Sinceramente, no creo que a nadie se le hubiese ocurrido pensar que tu poesía, que tu persona, tuviese una deuda tan grande con este gesto tan tradicional de la religiosidad católica. Los seres humanos somos un misterio que nos sobrepasa a nosotros mismos. ¿Qué genera en ti este reconocimiento de tus deudas con el ritmo cadencioso del rosario?

Siento mucha alegría... ¿Cómo decirte? Me siento bien, muy bien de poder asociar de alguna manera el origen de ese oficio con algo tan íntimo como el rosario. Me lo enseñó a rezar mi madre, que era mi maestra. Imagínate cuán íntimo, cuán querido puede ser para mí ese recuerdo, algo que me llega desde mis propias raíces, de mi sangre. Además, ese mundo, esa atmósfera, esa luz, ese rumor... Es lo que está asociado a la infancia, es mi infancia misma, punto.

Es increíble, pero definitivamente existe una relación misteriosa entre la plegaria y el poema. Conexión con lo sagrado, aunque esta sacralidad esté representada de las maneras más diversas. Acaso incluso la poesía es de alguna manera la oración que nunca hiciste.

La oración que nunca hice… De alguna manera siento que es verdad: mi poesía ha sido mi manera de rezar. Ahora bien, ¿a quién?, ¿cómo? No sé. Yo sé que es mi manera de darle al mundo lo que yo entiendo que debo darle: lo más íntimo de mí, lo más querido de mí.

Siempre la misma interrogante que une a todos los poetas: ¿por qué y para qué se escribe?

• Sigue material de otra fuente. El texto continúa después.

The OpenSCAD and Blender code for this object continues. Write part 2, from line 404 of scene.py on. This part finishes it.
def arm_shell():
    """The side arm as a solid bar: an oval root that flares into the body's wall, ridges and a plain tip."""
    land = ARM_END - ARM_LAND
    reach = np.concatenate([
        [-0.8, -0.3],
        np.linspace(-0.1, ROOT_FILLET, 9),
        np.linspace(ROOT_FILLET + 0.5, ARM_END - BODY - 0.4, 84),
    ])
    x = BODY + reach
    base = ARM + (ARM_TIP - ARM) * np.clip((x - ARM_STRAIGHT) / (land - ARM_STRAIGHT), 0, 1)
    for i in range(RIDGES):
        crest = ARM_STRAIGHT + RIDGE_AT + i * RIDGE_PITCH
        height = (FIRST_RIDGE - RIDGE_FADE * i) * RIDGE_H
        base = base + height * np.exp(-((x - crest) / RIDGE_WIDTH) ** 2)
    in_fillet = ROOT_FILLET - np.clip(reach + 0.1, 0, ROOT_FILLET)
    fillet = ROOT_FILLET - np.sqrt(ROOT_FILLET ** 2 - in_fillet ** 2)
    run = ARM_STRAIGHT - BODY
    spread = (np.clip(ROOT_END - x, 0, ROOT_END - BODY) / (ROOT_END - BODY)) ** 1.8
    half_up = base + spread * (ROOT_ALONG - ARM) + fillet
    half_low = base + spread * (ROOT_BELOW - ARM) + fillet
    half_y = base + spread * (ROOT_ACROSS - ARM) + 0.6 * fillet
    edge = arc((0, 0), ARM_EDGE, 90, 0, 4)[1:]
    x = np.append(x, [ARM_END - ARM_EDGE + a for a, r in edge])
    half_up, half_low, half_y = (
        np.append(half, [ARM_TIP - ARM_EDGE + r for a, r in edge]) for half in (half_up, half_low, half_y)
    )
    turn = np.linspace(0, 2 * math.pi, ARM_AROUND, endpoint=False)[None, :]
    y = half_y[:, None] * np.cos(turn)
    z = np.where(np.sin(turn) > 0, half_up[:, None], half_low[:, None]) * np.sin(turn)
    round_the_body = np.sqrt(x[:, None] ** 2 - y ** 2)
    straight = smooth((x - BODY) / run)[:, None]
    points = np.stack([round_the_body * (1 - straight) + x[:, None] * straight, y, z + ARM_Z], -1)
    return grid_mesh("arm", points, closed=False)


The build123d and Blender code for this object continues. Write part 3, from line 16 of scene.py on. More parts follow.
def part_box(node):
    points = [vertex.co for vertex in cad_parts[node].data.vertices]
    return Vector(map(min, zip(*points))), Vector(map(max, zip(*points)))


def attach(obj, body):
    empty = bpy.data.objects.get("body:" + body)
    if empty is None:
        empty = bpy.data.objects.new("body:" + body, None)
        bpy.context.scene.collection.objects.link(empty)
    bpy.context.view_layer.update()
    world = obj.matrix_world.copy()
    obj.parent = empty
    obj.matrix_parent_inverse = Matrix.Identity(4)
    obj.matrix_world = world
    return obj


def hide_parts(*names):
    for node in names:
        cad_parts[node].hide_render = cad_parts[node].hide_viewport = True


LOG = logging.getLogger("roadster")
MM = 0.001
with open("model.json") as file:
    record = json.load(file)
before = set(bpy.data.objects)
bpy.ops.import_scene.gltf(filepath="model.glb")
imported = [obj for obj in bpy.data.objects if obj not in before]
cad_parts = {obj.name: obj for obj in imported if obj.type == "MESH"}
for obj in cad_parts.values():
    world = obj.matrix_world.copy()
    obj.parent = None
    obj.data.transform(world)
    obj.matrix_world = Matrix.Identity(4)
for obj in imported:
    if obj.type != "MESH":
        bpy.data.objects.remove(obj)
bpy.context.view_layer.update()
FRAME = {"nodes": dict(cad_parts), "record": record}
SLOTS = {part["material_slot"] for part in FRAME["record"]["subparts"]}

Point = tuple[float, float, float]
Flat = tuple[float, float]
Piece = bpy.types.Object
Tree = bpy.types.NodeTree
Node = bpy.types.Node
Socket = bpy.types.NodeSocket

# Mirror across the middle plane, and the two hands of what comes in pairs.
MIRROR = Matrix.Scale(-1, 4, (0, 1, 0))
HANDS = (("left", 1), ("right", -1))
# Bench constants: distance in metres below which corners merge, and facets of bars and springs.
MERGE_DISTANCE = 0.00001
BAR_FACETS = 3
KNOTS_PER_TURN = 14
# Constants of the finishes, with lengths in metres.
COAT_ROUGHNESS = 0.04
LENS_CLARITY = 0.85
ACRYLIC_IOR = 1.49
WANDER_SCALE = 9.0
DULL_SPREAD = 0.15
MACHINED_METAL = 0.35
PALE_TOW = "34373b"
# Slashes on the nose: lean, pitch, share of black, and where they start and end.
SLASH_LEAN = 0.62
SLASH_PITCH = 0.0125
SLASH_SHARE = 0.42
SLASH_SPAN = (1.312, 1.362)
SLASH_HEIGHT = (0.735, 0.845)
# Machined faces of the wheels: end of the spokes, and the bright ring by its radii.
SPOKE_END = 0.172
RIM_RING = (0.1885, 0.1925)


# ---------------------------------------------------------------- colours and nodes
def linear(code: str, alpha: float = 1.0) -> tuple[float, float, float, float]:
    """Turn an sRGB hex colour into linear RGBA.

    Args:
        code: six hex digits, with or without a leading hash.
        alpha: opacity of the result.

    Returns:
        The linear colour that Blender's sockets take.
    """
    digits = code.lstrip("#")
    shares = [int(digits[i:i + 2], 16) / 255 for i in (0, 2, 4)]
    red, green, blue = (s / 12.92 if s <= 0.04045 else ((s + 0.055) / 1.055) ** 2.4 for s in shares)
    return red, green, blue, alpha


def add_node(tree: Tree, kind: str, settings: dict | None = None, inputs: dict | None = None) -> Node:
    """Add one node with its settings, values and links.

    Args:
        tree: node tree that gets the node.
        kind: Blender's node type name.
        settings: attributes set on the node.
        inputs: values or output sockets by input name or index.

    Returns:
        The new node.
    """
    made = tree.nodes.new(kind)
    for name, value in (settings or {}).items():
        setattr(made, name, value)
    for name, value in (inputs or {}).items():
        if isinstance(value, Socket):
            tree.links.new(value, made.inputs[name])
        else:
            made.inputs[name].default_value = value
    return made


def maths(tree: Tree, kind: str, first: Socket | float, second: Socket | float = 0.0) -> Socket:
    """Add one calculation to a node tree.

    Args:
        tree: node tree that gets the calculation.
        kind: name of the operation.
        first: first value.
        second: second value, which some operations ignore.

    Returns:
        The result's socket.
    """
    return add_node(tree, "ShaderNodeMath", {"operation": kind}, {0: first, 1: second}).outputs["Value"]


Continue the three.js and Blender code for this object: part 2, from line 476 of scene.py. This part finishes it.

La búsqueda de sentido que vive en todo ser.

Mira, yo rezaba para los mayores dirigiendo el rosario porque quería que me quisieran, que me aceptaran, incluso que me admiraran porque yo rezaba bien el rosario. Quizá, de esa misma manera, continúo escribiendo poesía, para que me quieran, para que me acepten, para que me admiren. Es una manera de existir. Siento que existo, que no soy un fantasma producto de la desintegración social, que no soy una criatura del desarraigo -lo que en realidad he sido, un fantasma del desarraigo- sino un ser merecedor de que se me quiera, de que se me abrace y se me nombre con respeto, con reconocimiento de que sí existo, de que no soy un fantasma, porque de alguna manera soy útil -que esa es para mí la función suprema del ser humano: la utilidad.